Managing the “Bring Your Own AI” trend represents one of the most significant governance challenges—and opportunities—for organizations navigating the AI revolution. Those that respond with rigid prohibition typically achieve the worst of both worlds: they fail to prevent adoption while driving it underground where risks cannot be managed. Conversely, organizations that embrace unregulated BYOAI face substantial security, compliance, quality, and strategic alignment challenges. The most successful enterprises are forging a middle path by implementing nuanced, risk-based approaches that acknowledge the inevitability of personal AI adoption while establishing appropriate guardrails, education, and alternatives. By focusing on enablement rather than restriction, risk stratification rather than blanket policies, and cultural development rather than purely technical controls, these organizations are transforming BYOAI from an unmanaged risk to a significant competitive advantage—harnessing the innovation and productivity benefits while mitigating the most significant dangers.

Next Steps

  1. Conduct a BYOAI assessment to understand current adoption patterns, tools being used, and use cases across your organization.

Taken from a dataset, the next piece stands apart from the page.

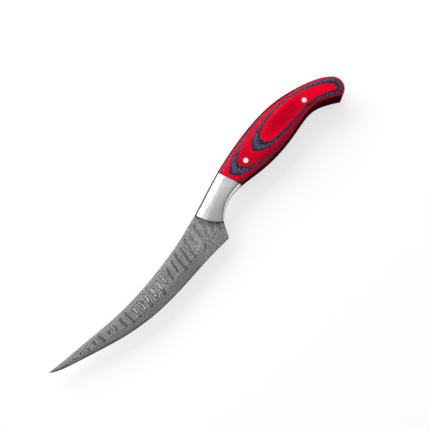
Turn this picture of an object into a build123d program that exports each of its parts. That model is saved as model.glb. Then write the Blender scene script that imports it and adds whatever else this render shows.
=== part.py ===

  2. Develop a risk-based classification system for different AI tools, data types, and use cases to apply proportionate governance.
  3. Create a practical BYOAI policy that balances enablement with appropriate risk management and provides clear guidance for employees.
  4. Implement an AI literacy program focused on practical skills for safe and effective AI use rather than theoretical knowledge.
  5. Establish an approved AI portfolio with streamlined access to vetted tools that provide compelling alternatives to unsanctioned options.